Dans ce cas, comme le souligne Marianne, « les problèmes de faillites bancaires pourraient bien revenir au niveau de chaque pays. Or, depuis la réforme bancaire de 2013, l’organisme chargé de traiter ce type de sujets est un collège de six personnes présidé par… le gouverneur de la Banque de France ».
« Comment réagirez-vous si se pose un jour [à Francfort] le problème de la résolution [intervention publique avant la faillite d’une banque] de BNP Paribas ou plus encore, d’un concurrent de BNP Paribas ? », l’a interpellé lors des auditions Karine Berger, députée socialiste des Hautes-Alpes. Et sans remettre en question sa compétence, elle a même osé cette pique : « De même qu’on ne nomme pas les toreros à la commission de protection des animaux, il eût mieux valu vous proposer un poste ailleurs… »
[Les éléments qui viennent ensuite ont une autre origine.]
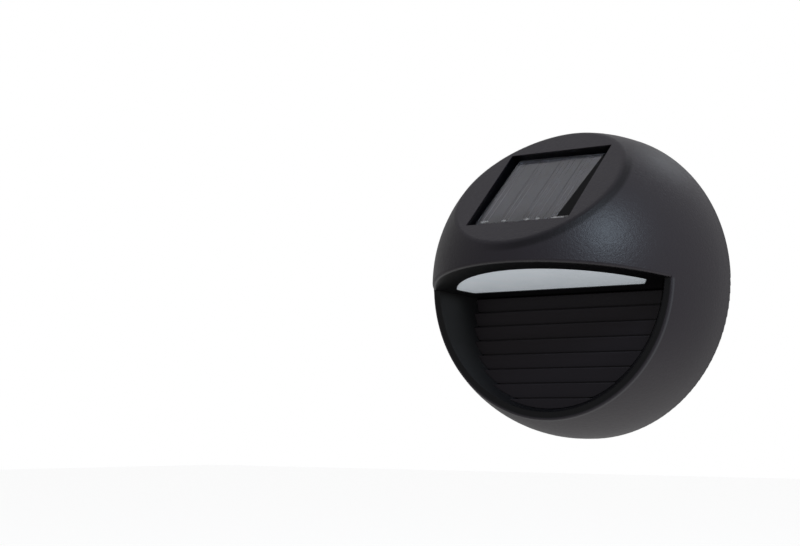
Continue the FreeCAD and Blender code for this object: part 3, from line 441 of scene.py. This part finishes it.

Même souci pour près de 150 économistes et universitaires qui, dans un appel publié le 15 septembre dans Le Monde, ont invité les parlementaires à ne pas approuver cette nomination. « Il serait illusoire d’affirmer, écrivaient-ils, qu’on peut servir l’industrie bancaire puis en assurer le contrôle avec impartialité et indépendance. »
Pour une des économistes à l’origine de cet appel :
On ne peut pas laisser la finance dicter ses choix politiques et placer à la tête d’une Banque centrale ou d’une autorité de supervision une personnalité issue du secteur bancaire, argue-t-elle. François Villeroy de Galhau a défendu les intérêts des banques et de BNP Paribas pendant douze ans. Comment pourrait-il changer subitement ses positions pour incarner l’intérêt général ?
Pour sa part, lors des auditions, François Villeroy de Galhau a eu à cœur de démontrer qu’il était un homme intègre. « J’ai mes limites comme chacun mais je suis un homme libre, a-t-il plaidé. Libre notamment de tout engagement vis-à-vis de BNP Paribas. » Mais ça, évidemment, vous n’êtes pas obligé de le croire.